━━ Records provided

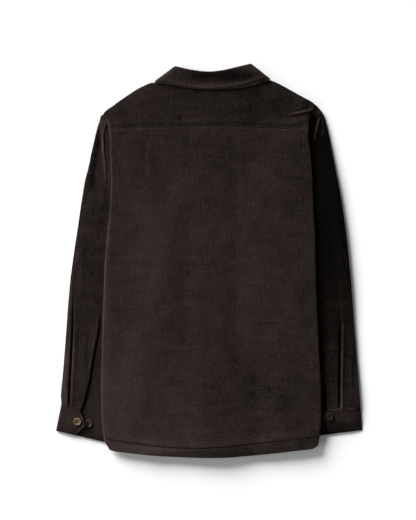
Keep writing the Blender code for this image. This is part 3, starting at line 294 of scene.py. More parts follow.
# %% Tug at corners and edges
NUDGES = {
    # middle x, middle down, moved right, moved down, reach
    "back": [(-202, 748, -0.6, 1.1, 8.0), (222, 739, 0.8, 0.8, 5.0)],
    "front_left": [(-202, 748, -0.6, 1.1, 8.0)],
    "front_right": [(222, 739, 0.8, 0.8, 5.0)],
    "yoke": [(-213, 54, -1.7, -1.3, 11.0), (210, 38, 1.2, -2.0, 15.0)],
    "sleeve_top_left": [
        (-213.5, 75, 4.0, 0.0, 9.0), (-242, 148, -1.6, 0.0, 22.0), (-221, 61, -0.8, -1.4, 6.0),
        (-206, 89, 3.0, 0.0, 6.0),
    ],
    "sleeve_top_right": [
        (222, 44, 1.0, -1.6, 8.0), (217, 40.5, 0.5, -1.4, 5.0), (214, 60, -3.0, 0.0, 6.0),
    ],
    "cuff_left": [(-258, 698, 3.0, 0.5, 8.0), (-305, 656, 0.0, -1.0, 5.0)],
}
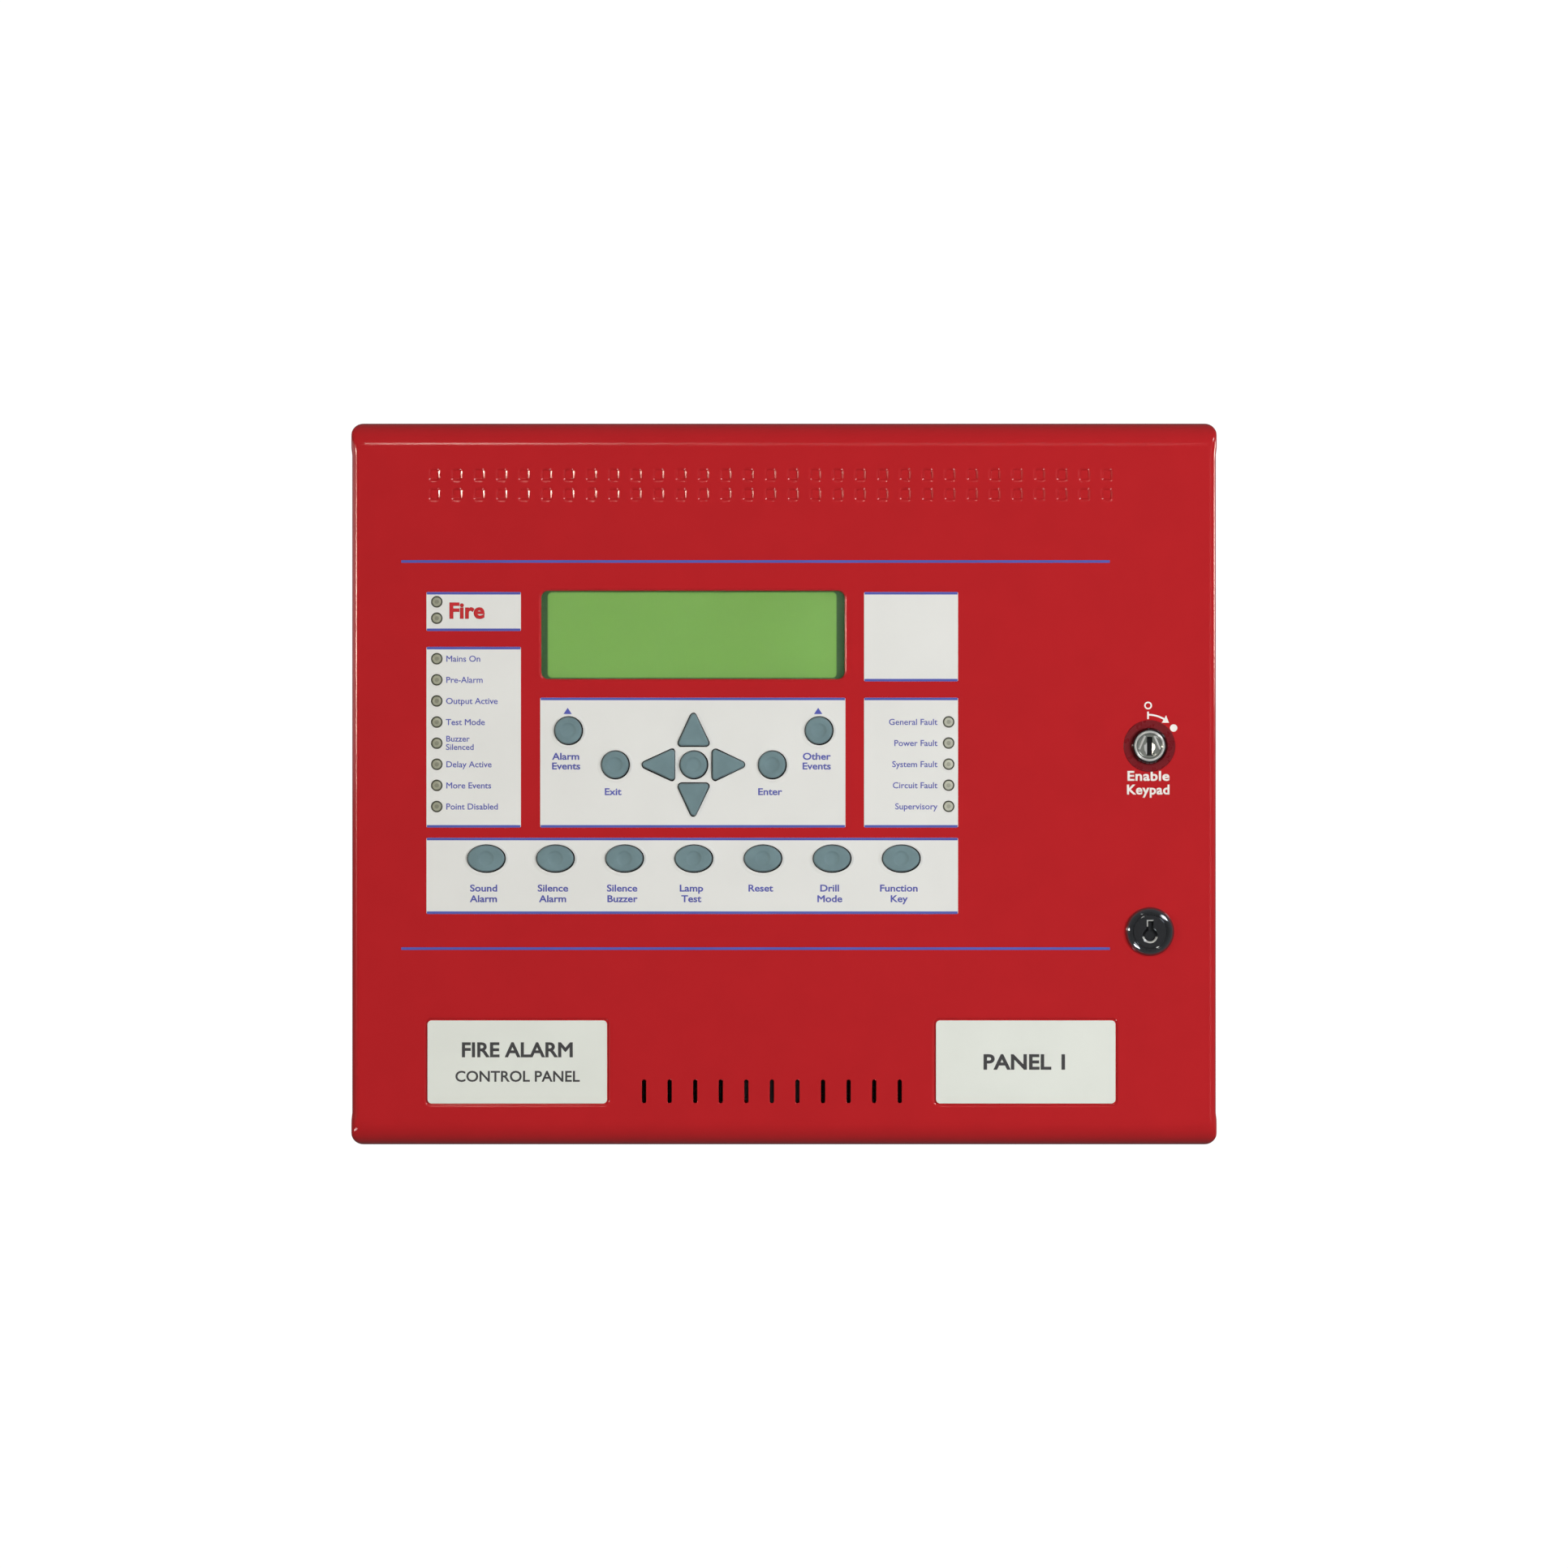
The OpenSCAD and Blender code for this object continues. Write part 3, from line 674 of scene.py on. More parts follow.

━━━━

**Directive:**
Set down the entries verbatim, leaving none out.

**Task result:**
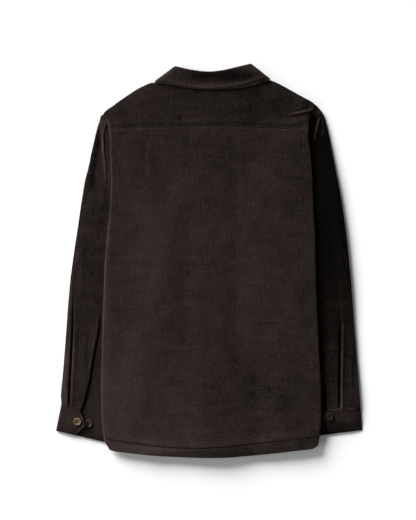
Keep writing the Blender code for this image. This is part 3, starting at line 294 of scene.py. More parts follow.
# %% Tug at corners and edges
NUDGES = {
    # middle x, middle down, moved right, moved down, reach
    "back": [(-202, 748, -0.6, 1.1, 8.0), (222, 739, 0.8, 0.8, 5.0)],
    "front_left": [(-202, 748, -0.6, 1.1, 8.0)],
    "front_right": [(222, 739, 0.8, 0.8, 5.0)],
    "yoke": [(-213, 54, -1.7, -1.3, 11.0), (210, 38, 1.2, -2.0, 15.0)],
    "sleeve_top_left": [
        (-213.5, 75, 4.0, 0.0, 9.0), (-242, 148, -1.6, 0.0, 22.0), (-221, 61, -0.8, -1.4, 6.0),
        (-206, 89, 3.0, 0.0, 6.0),
    ],
    "sleeve_top_right": [
        (222, 44, 1.0, -1.6, 8.0), (217, 40.5, 0.5, -1.4, 5.0), (214, 60, -3.0, 0.0, 6.0),
    ],
    "cuff_left": [(-258, 698, 3.0, 0.5, 8.0), (-305, 656, 0.0, -1.0, 5.0)],
}
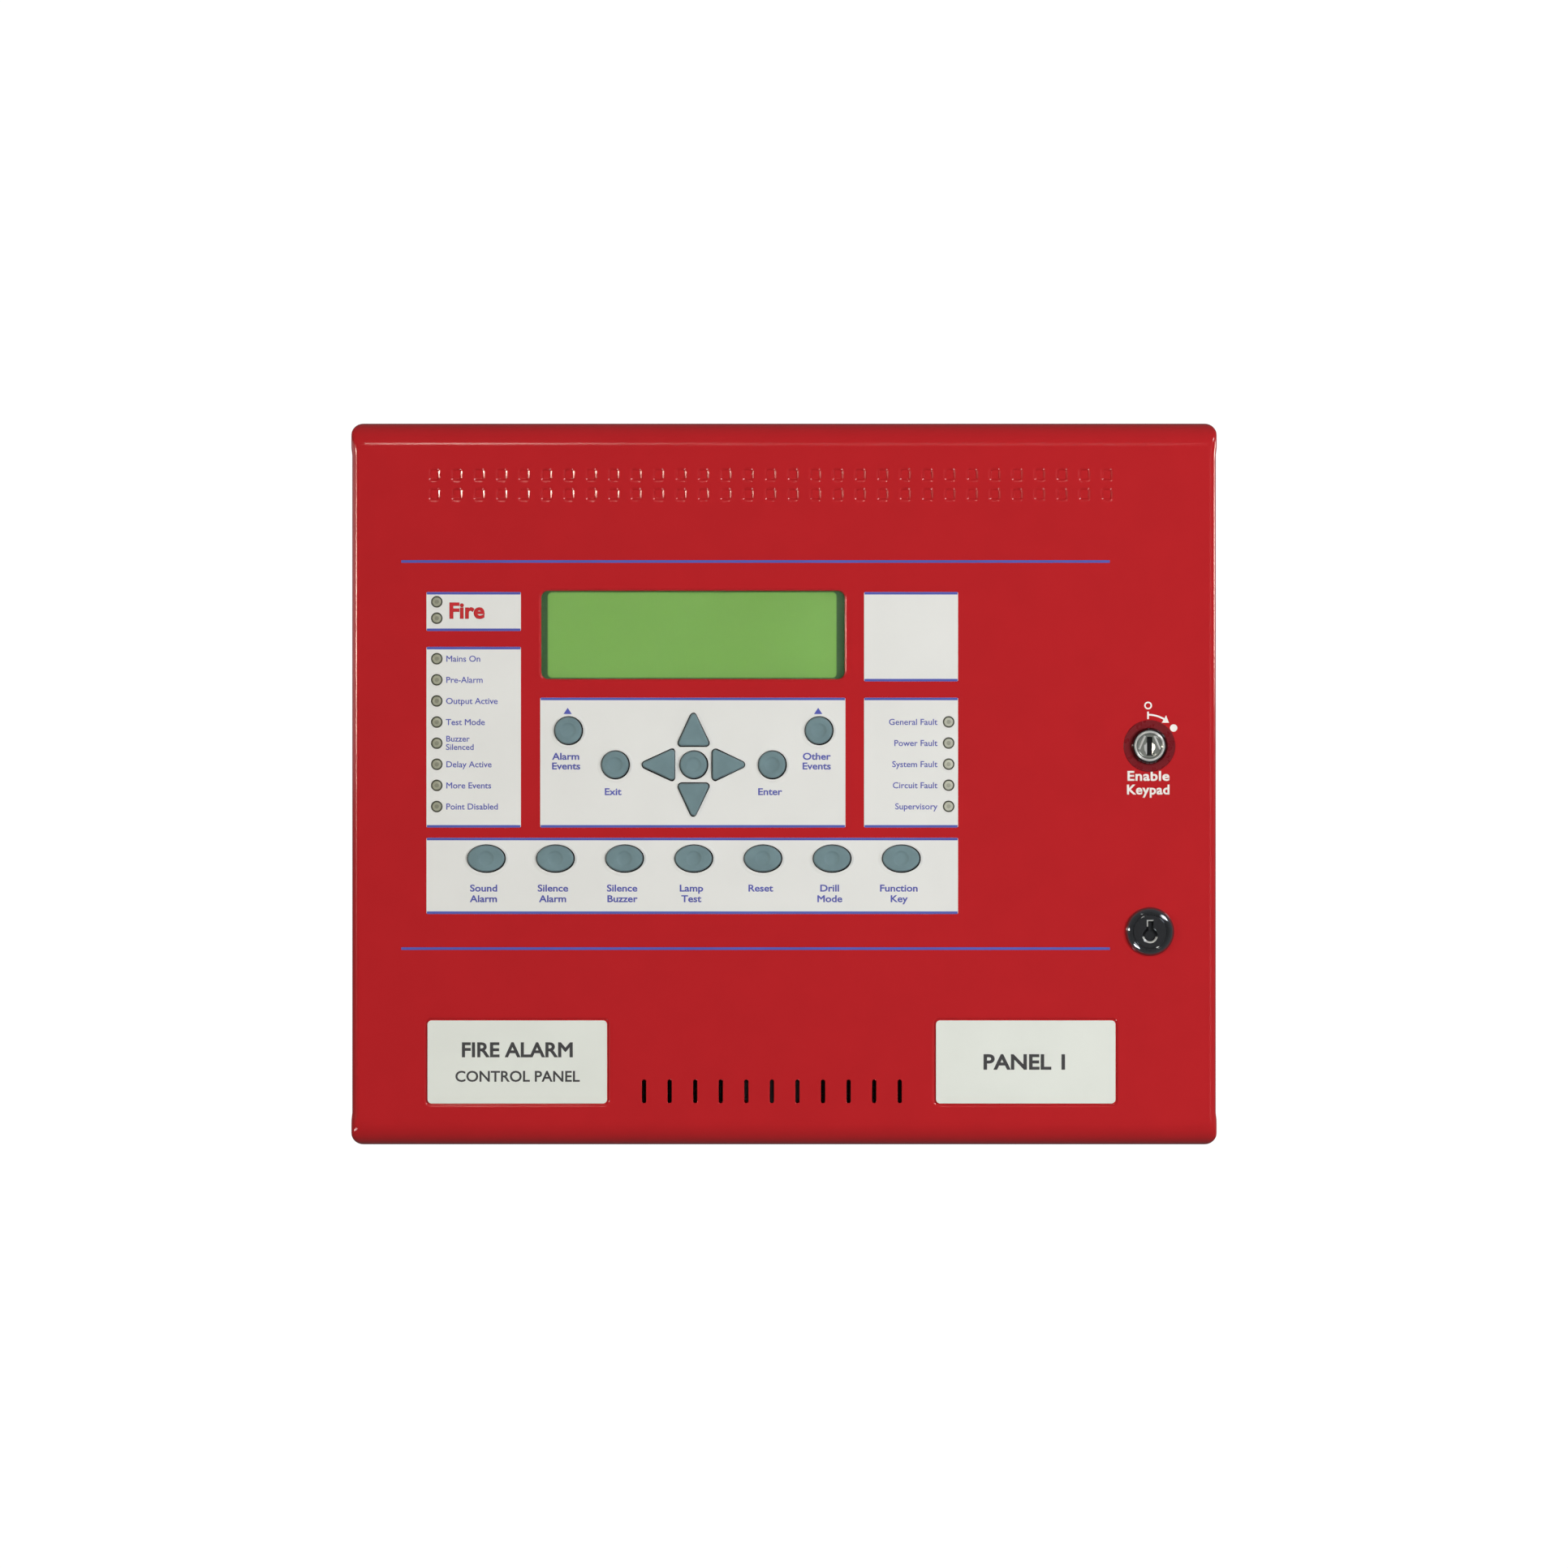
The OpenSCAD and Blender code for this object continues. Write part 3, from line 674 of scene.py on. More parts follow.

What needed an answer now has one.